Etherial as a flower scent, dainty as a butterfly's wing, yet to some as strong as any
strand of the Mystic Tie all Freemasons know and none describe, is that feeling of being a
part of the historic past. To have knelt at the same Altar before which George
Washington prayed; to have taken the same obligation which bound our brethren of the
Mother Grand Lodge of 1717; to be spiritually kin with Elias Ashmole; to feel friendly
over Oliver, Preston, Krause, Goethe, Sir Christopher Wren, Marshall, Anthony Sayer, to
mention only a few; to be a brother of Craftsmen who formed the Boston Tea Party; to stand
at Bunker Hill with Warren and ride with Brother Paul Revere; to be an Apprentice at the
building of St. Paul's; to learn the Knot from a Comacine Master; to follow the Magister
in a Roman collegium, aye, even to stand awed before those mysteries of ancient peoples,
and perhaps see a priest raise the dead body of Osiris from a dead level to a living
perpendicular- these are mental experiences not to be forgotten when counting up Master's
wages.
Finally- and best- is the making of many friends. Thousands of brethren count their
nearest and their dearest friends on the rolls of the Lodge they love and
serve. The Mystic Tie makes for friendship.
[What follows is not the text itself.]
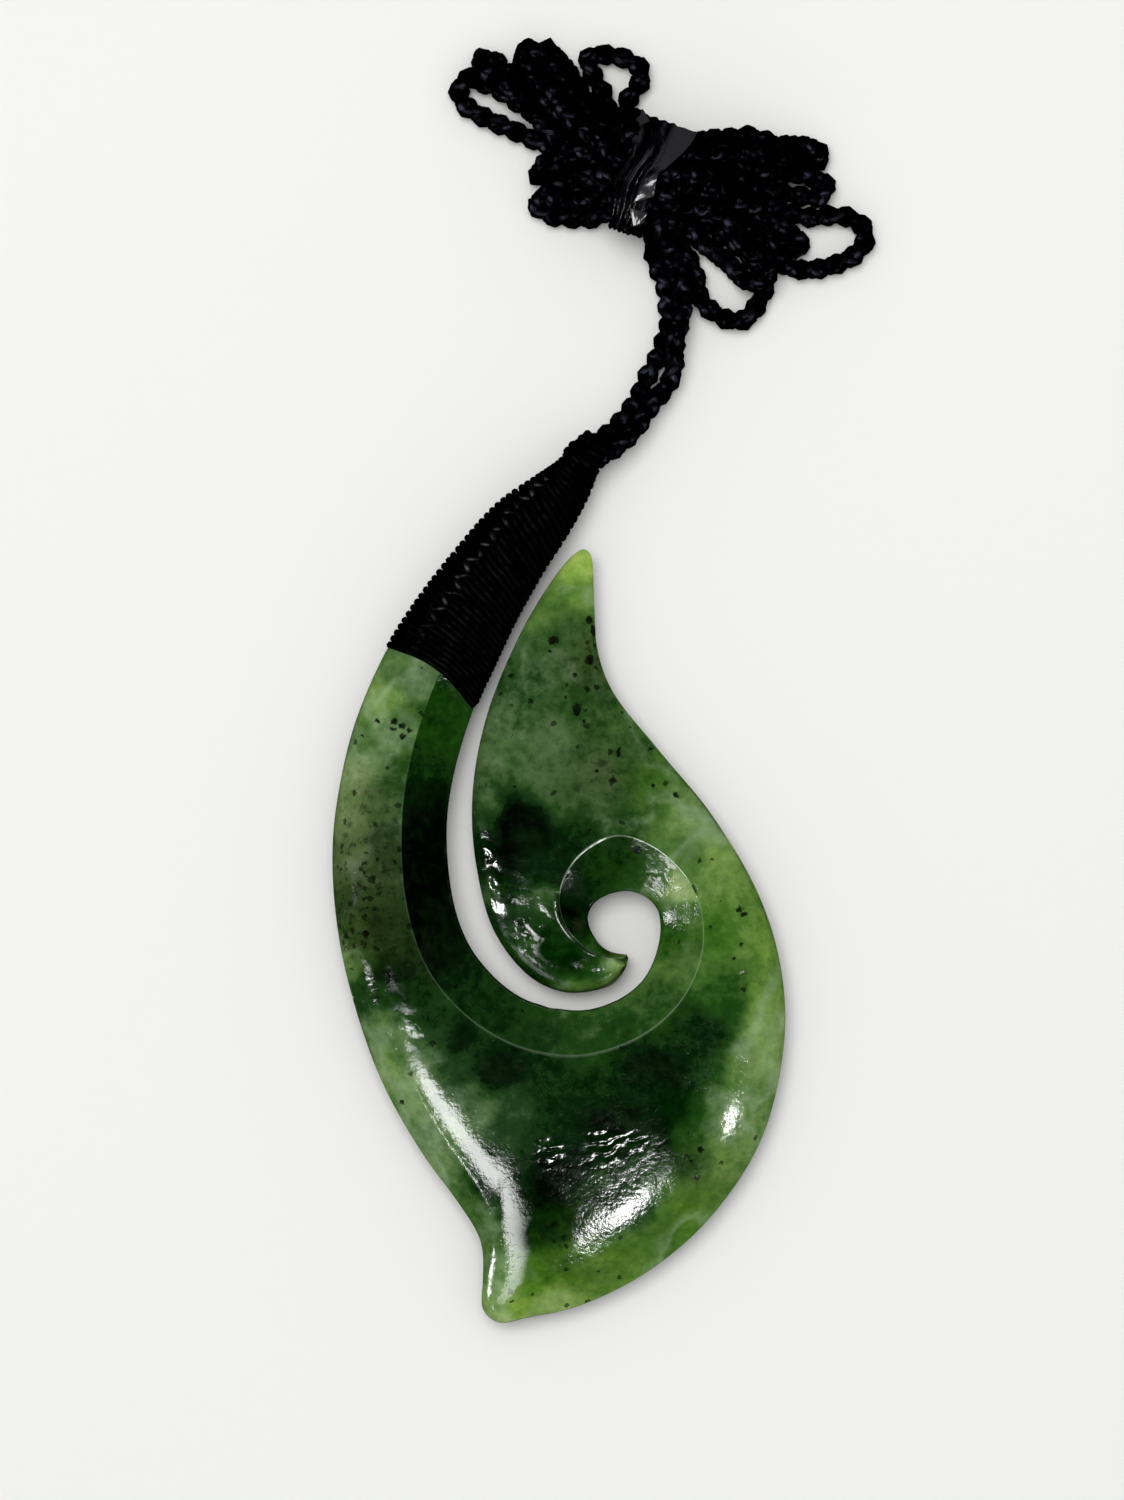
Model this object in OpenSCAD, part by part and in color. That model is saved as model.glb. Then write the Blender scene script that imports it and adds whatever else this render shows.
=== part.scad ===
// Hei matau: a carved greenstone fish hook with a bound head, on a braided neck cord
// that is folded into a tied hank. Lengths are in millimetres.
// The hook lies on its back, with its face up along +Z and its head towards +Y.

/* [Greenstone hook] */
// Width of the hook, across the bowl
hook_w = 43; // [36:0.5:54]
// Height of the hook, from its lower tip to the shoulder of its head
hook_h = 81; // [70:0.5:100]
// Thickness of the stone at the bowl
stone_t = 6.6; // [5.4:0.1:9]
// Width of the bevel between the inner edge and the ridge
bevel_w = 4.6; // [3.4:0.1:5.4]
// Width of the rounding along the outer edge of the face
face_round = 7; // [4:0.5:10]
// Width of the rounding along the outer edge of the back
back_round = 5; // [3:0.5:8]

/* [Binding] */
// Diameter of the waxed thread
thread_d = 0.76; // [0.5:0.02:1]
// Height that the thread stands above the stone beside it
thread_proud = 0.3; // [0.1:0.05:0.4]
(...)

It attracts man to man and often
draws together "those who might otherwise have remained at a perpetual
distance." The teachings of brotherly love, relief and truth; of temperance,
fortitude, prudence and justice; the inculcation of patriotism and love of country, are
everyday experiences in s Masonic Lodge. When men speak freely those thoughts which,
in the world without, they keep silent, friendships are formed.
Count gain for work well done in what coin seems most valuable; the dearest of the
intangibles which come to any Master Mason are those Masonic friendships than which
there are no greater Master's wages.